The cross-examination went something like this:

Q. When you got home, what did you do?
A. Knocked on the door?
Q. When you got to Valerie’s what did you do?
A. Crawled through her window.
Q. You knocked on your own door?
A. Yes.
Q. But you crawled through Valerie’s window?
A. Yes.
Q. You knocked on the door of the house where you lived?
A. Yes.
Q. But you crawled through the window of the house where you’d been invited?
A. Yes.

The jury concluded that the defendant was guilty of both Burglary and Sexual Battery.

Thursday, May 5, 2011


Humor Makes the Point

Humor can be the adhesive to make the point stick. And, the point is that the cross-examiner should know the answer before asking the question or not care what the answer is. Otherwise, as the saying goes, the cross may be “more suicidal than homicidal in nature.” The following transcript of a defense attorney cross-examining a police officer in a felony trial humorously makes the idea stick like glue:

Q: Officer, did you see my client fleeing the scene?
A: No sir, but I subsequently observed a person matching the description of the offender running several blocks away.

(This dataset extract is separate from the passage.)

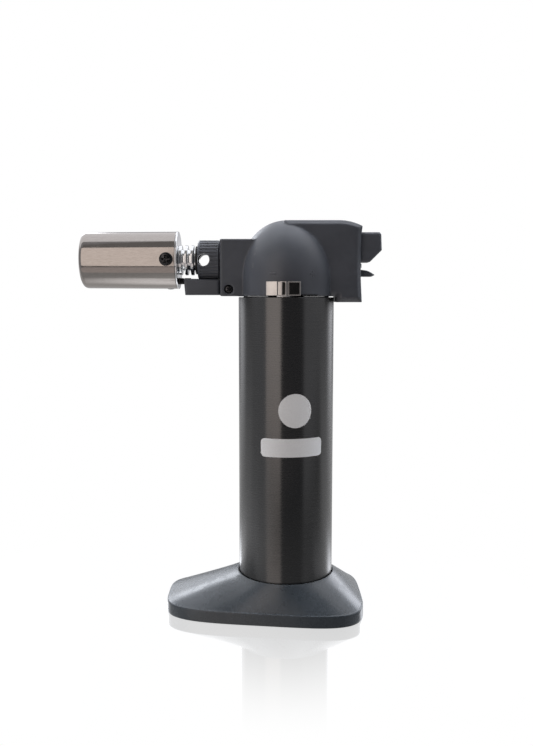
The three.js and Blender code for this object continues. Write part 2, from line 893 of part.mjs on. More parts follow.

Q: Officer, who provided the description?
A: The officer who responded to the scene.

Q: A fellow officer provided the description of this so-called offender. Do you trust your fellow officers?
A: Yes sir, with my life.

Q: WITH YOUR LIFE? Let me ask you this officer – do you have a locker room in the police station – a room where you change your clothes in preparation for your daily duties?
A: Yes sir, I do.

Q: And do you have a locker in that room?
A: Yes sir, I do.

Q: And do you have a lock on your locker?
A: Yes sir.

Q: Now why is it, officer. IF YOU TRUST YOUR FELLOW OFFICERS WITH YOUR LIFE, that you find it necessary to lock your locker in a room you share with those officers?
A: You see sir, we share the building with a court complex, and sometimes defense attorneys have been known to walk through that room.